Hi @“Scott_Noone_(OSR)”
Thanks for your reply.

By Snapshot, I simply mean to take the database offline, copy it, and paste it to another directory. When I do this at time T0, I am calling it SN1 and when I do this at T1 (after all tables have been loaded), I am calling it SN2.

Also, to clarify more I am writing down the steps that I am following so far. The database that is being used is adventureWorks2019 DB (adv DB).
The steps are:

  1. Bring DB online. Create the table.
  2. Bring DB offline and copy the Adv Database. This becomes the SN1 snapshot.
  3. Bring DB online again.
  4. Start filter driver.
  5. Run SQL script to load the rows in the table. (Loading 20000 rows currently)
  6. Stop filter driver. Logs have been generated now in logs.txt file
  7. Take DB offline and copy the database. This is the SN2 snapshot.
  8. Now using a golang script, find out the blocks of data associated with every offset and length and store all those blocks in a separate folder. So if the filter driver gives me 100 logs (offsets and length), I will store all the 100 blocks which will be used in the next step.
  9. Now on SN1 snapshot apply those blocks using another script. By apply I mean simply merge the blocks at the corresponding offset.
  10. Compare the final SN2_recreated with the original SN2 snapshot to see if they match or not.

OK, the case is much simpler than I was thinking.

Have you diff’d the files to see which ranges are different? Are you tracking changes to ValidDataLength and EndOfFile via IRP_MJ_SET_INFORMATION?

No @“Scott_Noone_(OSR)”
I am not tracking that. Can you let me know why do we need to track that?

@“Scott_Noone_(OSR)” I did some investigations using the hint provided by you and encountered these 2 official docs.

Just want to ask you about how can we obtain the offset in the case of IRP_MJ_SET_INFORMATION.
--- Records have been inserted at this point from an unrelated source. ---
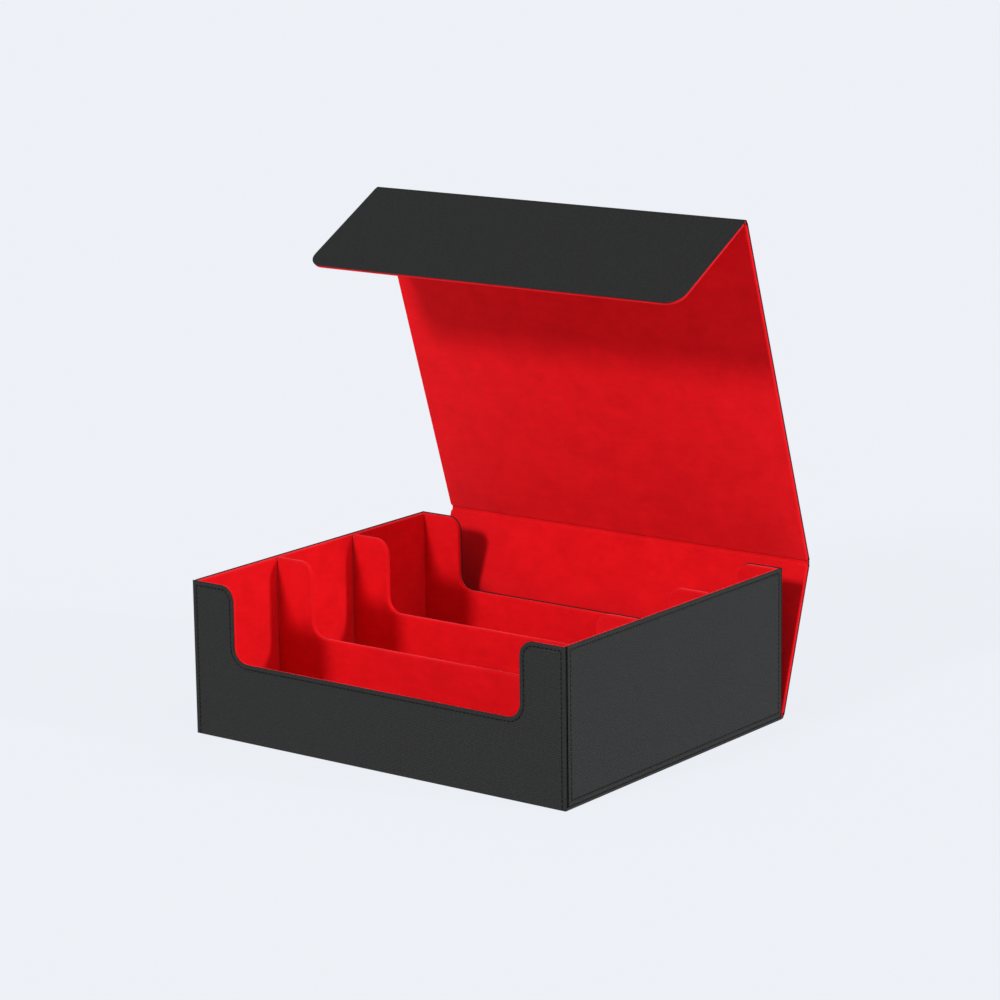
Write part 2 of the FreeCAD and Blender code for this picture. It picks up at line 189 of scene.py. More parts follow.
@dataclass(frozen=True)
class Outline:
    """The outline of a flat sheet, even about its own Y axis.

    A cut-down sheet has a cut-out between two tabs in its upper edge.
    """

    half: float
    low: float
    high: float
    near_radius: float = 0.0
    far_radius: float = 0.0
    tab: float = 0.0
    cut: float = 0.0
    tab_radius: float = 0.0
    cut_radius: float = 0.0
    arc_steps: int = 10

    def inset(self, distance: float) -> "Outline":
        """Return the outline moved inwards all round."""

        def tighter(radius: float) -> float:
            """Return an outer corner's radius after the move."""
            return max(radius - distance, 0.0) if radius else 0.0

        return Outline(
            half=self.half - distance,
            low=self.low + distance,
            high=self.high - distance,
            near_radius=tighter(self.near_radius),
            far_radius=tighter(self.far_radius),
            tab=self.tab + distance if self.tab else 0.0,
            cut=self.cut - distance,
            tab_radius=tighter(self.tab_radius) if self.tab else 0.0,
            cut_radius=self.cut_radius + distance,
        )

    def corners(self) -> list[tuple[Vector, float]]:
        """Return the corners with their radii, anticlockwise from the lower left."""
        half, low, high = self.half, self.low, self.high
        found = [(-half, low, self.near_radius), (half, low, self.near_radius)]
        found.append((half, high, self.far_radius))
        if self.tab:
            found.append((self.tab, high, self.tab_radius))
            found.append((self.tab, self.cut, self.cut_radius))
            found.append((-self.tab, self.cut, self.cut_radius))
            found.append((-self.tab, high, self.tab_radius))
        found.append((-half, high, self.far_radius))
        return [(Vector((x, y, 0.0)), radius) for x, y, radius in found]

    def walk(self, pitch: float) -> list[tuple[Vector, float]]:
        """Return evenly spaced points round the outline, each with the heading there.

        Args:
            pitch: The wanted distance between points, adjusted so that they close up.
        """
        line = []
        corners = self.corners()
        for index, (corner, radius) in enumerate(corners):
            came = (corner - corners[index - 1][0]).normalized()
            goes = (corners[(index + 1) % len(corners)][0] - corner).normalized()
            if radius <= 0.0:
                line.append(corner)
                continue
            centre = corner - came * radius + goes * radius
            for step in range(self.arc_steps + 1):
                angle = math.pi / 2 * step / self.arc_steps
                line.append(centre - goes * radius * math.cos(angle) + came * radius * math.sin(angle))
        line.append(line[0])
        lengths = [(b - a).length for a, b in zip(line, line[1:])]
        count = max(round(sum(lengths) / pitch), 1)
        even = sum(lengths) / count
        found, index, passed = [], 0, 0.0
        for number in range(count):
            distance = (number + 0.5) * even
            while passed + lengths[index] < distance:
                passed += lengths[index]
                index += 1
            way = (line[index + 1] - line[index]).normalized()
            found.append((line[index] + way * (distance - passed), math.atan2(way.y, way.x)))
        return found

    def draw(self, name: str) -> bpy.types.Object:
        """Draw the outline as one flat face that looks along +Z, and stay in edit mode."""
        deselect()
        middle = (self.low + self.high) / 2
        bpy.ops.mesh.primitive_plane_add(size=1.0, location=(0.0, middle, 0.0))
        piece = bpy.context.object
        piece.name = piece.data.name = name
        piece.scale = (2 * self.half, self.high - self.low, 1.0)
        bpy.ops.object.transform_apply(location=True, rotation=False, scale=True)
        edit(piece)
        if self.tab:
            self._cut_down()
        for corner, radius in self.corners():
            if radius > 0.0:
                pick(Element.VERTEX, lambda v, at=corner: (v.co - at).length < TOUCH)
                bpy.ops.mesh.bevel(offset=radius, segments=self.arc_steps, affect="VERTICES")
        bpy.ops.mesh.select_mode(type="FACE")
        bpy.ops.mesh.select_all(action="SELECT")
        return piece

    def _cut_down(self) -> None:
        """Cut the edited plane along the tabs and the cut-out's foot, and take the middle away."""
        cuts = [
            ((self.tab, 0, 0), (1, 0, 0)),
            ((-self.tab, 0, 0), (1, 0, 0)),
            ((0, self.cut, 0), (0, 1, 0)),
        ]
        for at, normal in cuts:
            bpy.ops.mesh.select_all(action="SELECT")
            bpy.ops.mesh.bisect(plane_co=at, plane_no=normal)

        def in_cut_out(item: bmesh.types.BMFace) -> bool:
            """Say whether a face lies between the tabs, above the cut-out's foot."""
            centre = item.calc_center_median()
            return abs(centre.x) < self.tab and centre.y > self.cut

        pick(Element.FACE, in_cut_out)
        bpy.ops.mesh.delete(type="FACE")
        bpy.ops.mesh.select_all(action="SELECT")
        bpy.ops.mesh.dissolve_limited(angle_limit=math.radians(1))


@dataclass(frozen=True)
class Rim:
    """How the edge of a sheet is rounded: the face side and the back side."""

    face_radius: float
    back_radius: float
    segments: int = 5


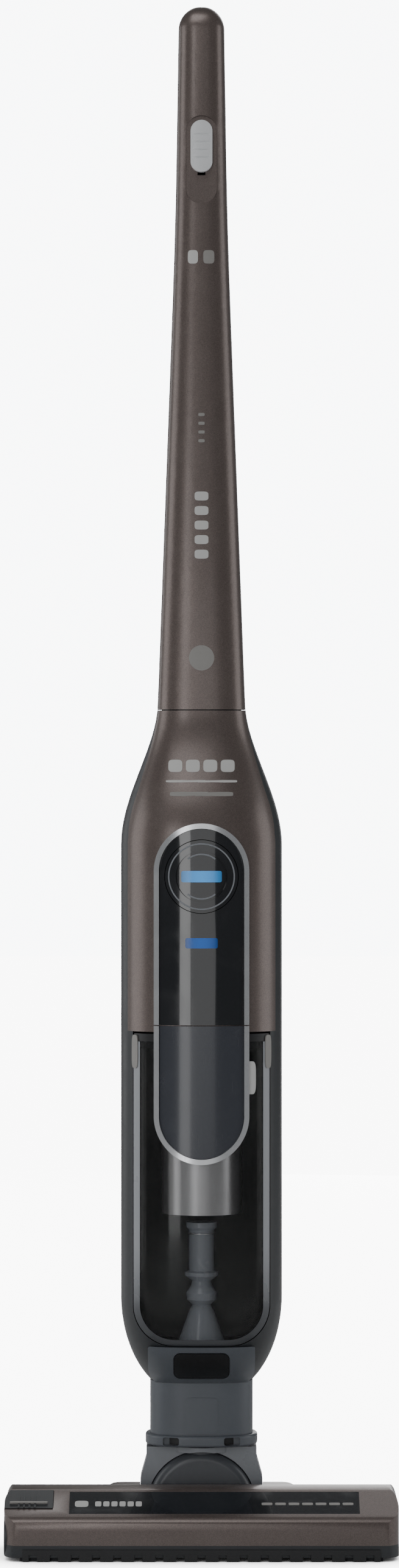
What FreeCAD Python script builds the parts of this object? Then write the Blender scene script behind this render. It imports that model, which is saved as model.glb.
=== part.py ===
"""Cordless upright stick vacuum: powered floor head, tilting and swivelling neck, motor body with a
clear dust container, rear battery pack and a tall tapered handle with a slide switch.

Millimetres. The vacuum stands on its floor head with its front towards -Y and +Z up. The origin is on
the floor, at the middle of the vacuum's footprint. Each piece is written to parts/NAME.step.
"""
import FreeCAD, Part
import math
import os

os.makedirs("parts", exist_ok=True)
V = FreeCAD.Vector

# ---- driving dimensions -------------------------------------------------------------------------
TOTAL_HEIGHT = 1167.0
HEAD_WIDTH = 292.0
GAP = 0.4                     # general clearance between neighbouring mouldings
RUNNING = 0.05                # radial clearance of a shaft in its bore

# Body and handle outline, as functions of height
SECTION_POWER = 2.6           # superellipse power of the cross-section
SECTION_POINTS = 36
BODY_HALF_W, BODY_HALF_D, BODY_Y = 60.5, 54.0, 8.0
NECK_HALF_W, NECK_HALF_D, NECK_Y = 38.8, 26.0, 30.0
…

What I mean is that it’s easy and straightforward to store the offset and length in the case of IRP_MJ_WRITE since the structure in fltkernel.h provides

  1. ULONG Length; //Length of transfer
  3. LARGE_INTEGER ByteOffset; //Offset to read from

But in the case of IRP_MJ_SET_INFORMATION, we only have ULONG length with us and not the offset. How can we obtain the offset using other data types in IRP_MJ_SET_INFORMATION? The offset is needed along with length to get the exact block of data which will be used to recreate the snapshot in the last steps.

The set information is used for all sorts of things. You need to cast the InfoBuffer field to an operation specific structure based on the FileInformatioClass. So, something like:

    if (FileEndOfFileInformation == Data->Iopb->Parameters.SetFileInformation.FileInformationClass) {
        eof = (PFILE_END_OF_FILE_INFORMATION) Data->Iopb->Parameters.SetFileInformation.InfoBuffer;

PFILE_END_OF_FILE_INFORMATION info = ((PFILE_END_OF_FILE_INFORMATION)Data->Iopb->Parameters.SetFileInformation.InfoBuffer);

recordData->fileLen = info->EndOfFile.QuadPart;

Am I doing something wrong here to fetch the EndOfFile buffer length?

I added these 3 lines of code to fetch the EndofFile (The absolute new end of file position as a byte offset from the start of the file) but the entire windows is crashing and I am getting BSOD. Any reasons behind that?

if (FileEndOfFileInformation == Data->Iopb->Parameters.SetFileInformation.FileInformationClass) {
PFILE_END_OF_FILE_INFORMATION info = (PFILE_END_OF_FILE_INFORMATION)(Data->Iopb->Parameters.SetFileInformation.InfoBuffer);
recordData->fileLen = info->EndOfFile.QuadPart;

Best I can say is that you have a bug. Hook up a debugger and see what !analyze -v says at the time of the crash.